JanMarvin avatar Sep 17 '23 10:09 JanMarvin

My 2 cents:

I think wb_dim() could handle this?

I specifically disallowed this when I wrote it to avoid unexpected things.

I think that keeping a length 1 would be good, (and create less surprise), but maybe I am wrong.

Do you think all functions can handle dims as "A1;B3"?

library(openxlsx2)
# Last version
packageVersion("openxlsx2")
#> [1] '1.0.0.9000'
wb_dims(x = mtcars, cols = "vs")
#> [1] "H2:H33"
wb_dims(x = mtcars, cols = "am")
#> [1] "I2:I33"
wb_dims(x = mtcars, cols = "cyl")
#> [1] "B2:B33"
# H2:I33
wb_dims(x = mtcars, cols = c("vs", "am"))
#> Error in wb_dims(x = mtcars, cols = c("vs", "am")): Supplying multiple column names is not supported by the `wb_dims()` helper, use the `cols` with a range instead of `x` column names.
#>  Use a single `cols` at a time with `wb_dims()`
# B1:B33;I1:I33
wb_dims(x = mtcars, cols = c("cyl", "am"), select = "x")
#> Error in wb_dims(x = mtcars, cols = c("cyl", "am"), select = "x"): Supplying multiple column names is not supported by the `wb_dims()` helper, use the `cols` with a range instead of `x` column names.
#>  Use a single `cols` at a time with `wb_dims()`

Created on 2023-09-27 with reprex v2.0.2

Other suggestions in https://github.com/JanMarvin/openxlsx2/pull/990#issuecomment-2052130605

olivroy avatar Sep 27 '23 14:09 olivroy

Yes I do. But to make it work consistently, some development and lots of testing has to be done. After all there is a reason why it doesn't work right now

JanMarvin avatar Sep 27 '23 16:09 JanMarvin

I was thinking about a data validation book chapter and was wondering if it makes sense to add sheet names to wb_dims(). For this wb_dims() should become a workbook wrapper, since it needs to know the sheet names.

Draft:

wb$dims(sheet = "MySheet", x = mtcars)
#> MySheet!A1:K33

wb$dims(sheet = "My Sheet", x = mtcars)
#> 'My Sheet'!A1:K33

If we grep for ! in dims we could string split sheet and dims from there. In the current data validation list example we use a spreadsheet reference: "'Sheet 2'!$A$1:$A$10". This could be provided by something like: wb$dims(sheet = 2, cols = 1, rows = seq_len(10)). But I'm not entirely sure where else we would benefit from this instead of potentially being closer to openxml formulas.
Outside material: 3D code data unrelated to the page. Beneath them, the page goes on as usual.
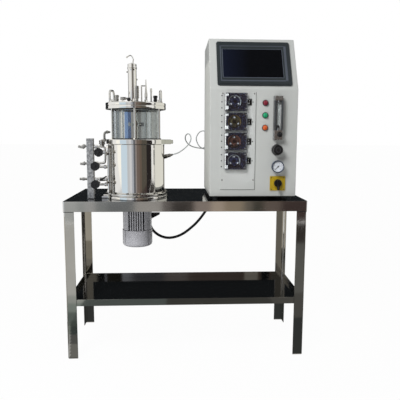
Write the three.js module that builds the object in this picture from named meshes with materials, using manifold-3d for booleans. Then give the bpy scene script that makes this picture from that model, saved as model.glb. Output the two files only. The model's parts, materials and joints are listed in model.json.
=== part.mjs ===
// Bench bioreactor: a jacketed stirred vessel and its control cabinet on a stainless bench.
// Millimetres, +Z up, origin on the floor under the middle of the bench top, front towards -Y.
import * as THREE from 'three';
import { mergeVertices } from 'three/addons/utils/BufferGeometryUtils.js';
import Module from 'manifold-3d';

const wasm = await Module();
wasm.setup();

// ---------------------------------------------------------------- sizes
const seat = 0.3; // running and resting clearance between any two pieces
const over = 1; // how far a cutting tool runs past the face it opens
const sunk = 1; // how far a welded or glued part reaches into the next one
const coarse = 8; // sides of a pin or a thin rod
const medium = 12; // sides of a knob or a pipe fitting
const cornerSteps = 3; // flats in a round corner
const round = 18; // sides of a cap or a dial
const wide = 24; // sides of the motor casting
const fine = 32; // sides of a vessel wall

// bench
const benchWidth = 1000;
const benchDepth = 500;
const benchHeight = 667;
const apronHeight = 42;
const apronSheet = 2;
const cornerRadius = 8;
const topPlateThick = 6;
const ledgeWidth = 30;
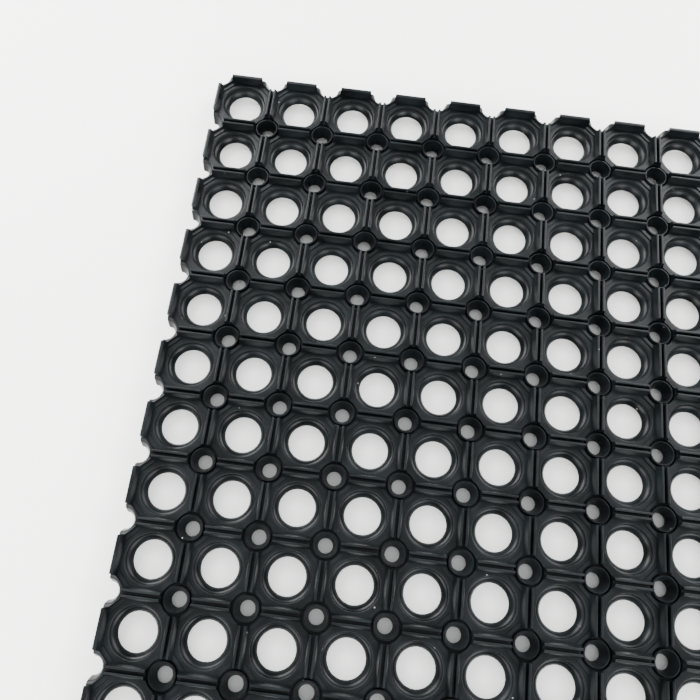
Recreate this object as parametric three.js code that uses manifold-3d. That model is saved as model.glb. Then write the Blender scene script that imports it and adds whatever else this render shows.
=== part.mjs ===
// Rubber bath mat, moulded in one piece.
// Millimetres, +Z up. The mat lies flat, centred on the origin, with its underside on z = 0.
// The sheet is a square grid of open wells. Each well goes down to an eight-sided ledge and then
// narrows to a round drain hole. Straight walls that taper upwards stand between the wells. They
// stop short of every place where four wells meet: there a lower collar stands round a small tube
// that goes right through. Along the outer edges the collars and tubes are cut in half, which
// leaves notches.

import * as THREE from 'three';
import { ConvexGeometry } from 'three/addons/geometries/ConvexGeometry.js';
import { mergeVertices } from 'three/addons/utils/BufferGeometryUtils.js';
import Module from 'manifold-3d';

// The grid of wells
const pitch = 40;
const columns = 10;
const rows = 15;

// Heights: short pins stand under the moulded body, and the ledge is measured from the body's
// underside
const pinLength = 4.5;
const bodyHeight = 13.5;
const ledgeHeight = 7.5;

// The walls between the wells, at the ledge and at the top
const wallWidth = 7.5;
const wallTopWidth = 4.7;

// The square that the walls leave free round each tube, from wall end to wall end
const collarWidth = 18;

// Diameters of the round holes
const drainDiameter = 22.4;
const tubeMouthDiameter = 14;
const tubeDrainDiameter = 9;

// A tube is drawn with few flats, and its stated diameters are across those flats
const tubeSides = 6;

// How far a cutting shape runs past the face that it cuts
const overrun = 1;

const width = columns * pitch;
const length = rows * pitch;
const thickness = pinLength + bodyHeight;
const ledgeZ = pinLength + ledgeHeight;
const wellHalf = (pitch - wallWidth) / 2;
const wellTopHalf = (pitch - wallTopWidth) / 2;
const wellReach = (pitch - collarWidth) / 2;

const wasm = await Module();
wasm.setup();

/** Turns a closed three.js geometry into a solid that can be cut and joined. */
function toSolid(geometry) {
  const bare = geometry.clone();
  bare.deleteAttribute('normal');
  bare.deleteAttribute('uv');
  const merged = mergeVertices(bare, 1e-4);
  return new wasm.Manifold(new wasm.Mesh({
    numProp: 3,
    vertProperties: Float32Array.from(merged.attributes.position.array),
    triVerts: Uint32Array.from(merged.index.array),
  }));
}

/** Turns a solid back into a three.js geometry. */
function toGeometry(solid) {
  const mesh = solid.getMesh();
  const geometry = new THREE.BufferGeometry();
  geometry.setAttribute('position', new THREE.BufferAttribute(Float32Array.from(mesh.vertProperties), 3));
  geometry.setIndex(new THREE.BufferAttribute(Uint32Array.from(mesh.triVerts), 1));
  geometry.computeVertexNormals();
  return geometry;
}

/** The eight corners, at height z, of a square with cut corners: half is from its centre to a
 *  side, and reach is how far each side runs from its middle to the cut. */
function cutSquare(half, reach, z) {
  const points = [];
  for (const [a, b] of [[half, reach], [reach, half]]) {
    for (const [sx, sy] of [[1, 1], [1, -1], [-1, 1], [-1, -1]]) {
      points.push(new THREE.Vector3(sx * a, sy * b, z));
    }
  }
  return points;
}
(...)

The following functions would be identical:

wb$to_df(dims = wb$dims(sheet = "Sheet2", x = matrix(1, 2, 2), col_names = FALSE)
wb$to_df(dims = "Sheet2!A1:B2")
wb_to_df(wb, sheet = "Sheet2", dims = wb_dims(wb = wb, x = matrix(1, 2, 2), col_names = FALSE)
wb_to_df(wb, sheet = "Sheet2", dims = "A1:B2")

The data validation example would become something like this:

# data validation example
wb <- wb_workbook()$
  add_worksheet("Sheet 1")$
  add_worksheet("Sheet 2")$
  add_data_table(sheet = 1, x = iris[1:30, ])$
  add_data(sheet = 2, x = sample(iris$Sepal.Length, 10))

# with wb_dims draft
wb$add_data_validation(
  dims = wb$dims(sheet = 1, x = iris[1:30, ], cols = 1),
  type = "list",
  # "'Sheet 2'!$A$1:$A$10"
  value = wb$dims(sheet = 2, cols = 1, rows = seq_len(10))
)

JanMarvin avatar Dec 18 '23 12:12 JanMarvin

Further dims improvements:

It should be possible to select every row/col similar to spreadsheet software:

  • $A:$D every row in the column range (we partially support this is wb_data() iirc), at least it is possible in pivot table creation

  • $1:$5 every column in the row range

  • Support dollar signs in dims (it does not matter to us, but we currently fail to read from wb_to_df(wb, dims = "$A1:$B2")

  • If sheet and dims are written as single string wb_to_df(wb, dims = "Sheet1!A1:B2") we should be able to split sheet and dims into sheet and dims

JanMarvin avatar Mar 23 '24 09:03 JanMarvin